Rob listened: This was a lot of fun while it was on and playing spot the sample is always enjoyable, even if it more often than not leaves me worrying about how quickly my memory is degenerating these days. Clearly hugely influential, Sly and co. have perhaps been denied their place in the pantheon of pop, presumably thanks to Mr Stone’s disintegration. There’s no obvious reason that we should know all the hits by Stevie Wonder or the Bee Gees or The Beach Boys or whoever and not by this bunch. But we don’t. For now they’ll go back on the ‘artists i’m ashamed to say I don’t really know but don’t really feel like i’ll have time to snuggle up to any time soon’ list. Enjoyed hearing them though.
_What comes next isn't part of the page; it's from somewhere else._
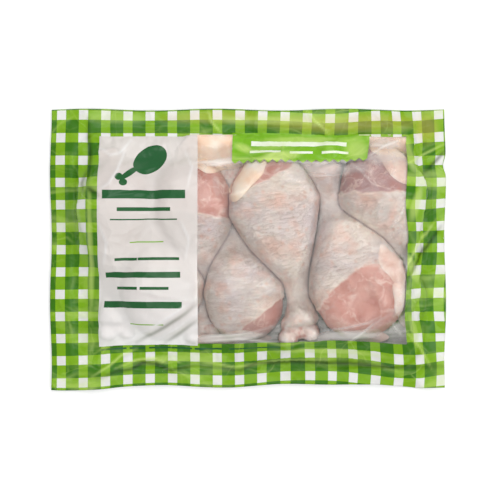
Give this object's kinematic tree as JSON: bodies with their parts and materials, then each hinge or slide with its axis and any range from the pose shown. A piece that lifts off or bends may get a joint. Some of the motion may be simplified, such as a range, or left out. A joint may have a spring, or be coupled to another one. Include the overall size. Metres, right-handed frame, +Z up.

Tom Listened: Worryingly for me, I pretty much agree with everything Rob has written! I enjoyed this, but imagine I would like the paranoid, darker tones of There’s a Riot (a record I have always kept an eye out for but never seen for sale on vinyl) more as I enjoy darkness and paranoia (see recent offerings: Babybird, Big Star, Anais Mitchell, Kate Bush). Sometimes a little cheesy, but always fun and energetic, this was a great collection of tunes and I think it fitted the wonderful bright evenings of April perfectly. Thanks Nick.

By the way: To extend our discussion on the night,other compilations that are possibly more well known than any individual album in an artist’s discography: Legend and Standing on the beach.

Graham listened: Clear and present danger of consensus breaking out over this choice. There were some stonking (not a word I use lightly) tunes on this album. Like Rob says, it almost criminal that some of these don’t have the status of ‘classics’ by the other artists we hear so frequently. If the sun was shining and I had a convertible car, I would be reaching for the 8 track of this and go cruising with the window down and elbow out. Its great that a quick hit of such music can evoke feelings like this. Not sure if the Afro wig would suit me though?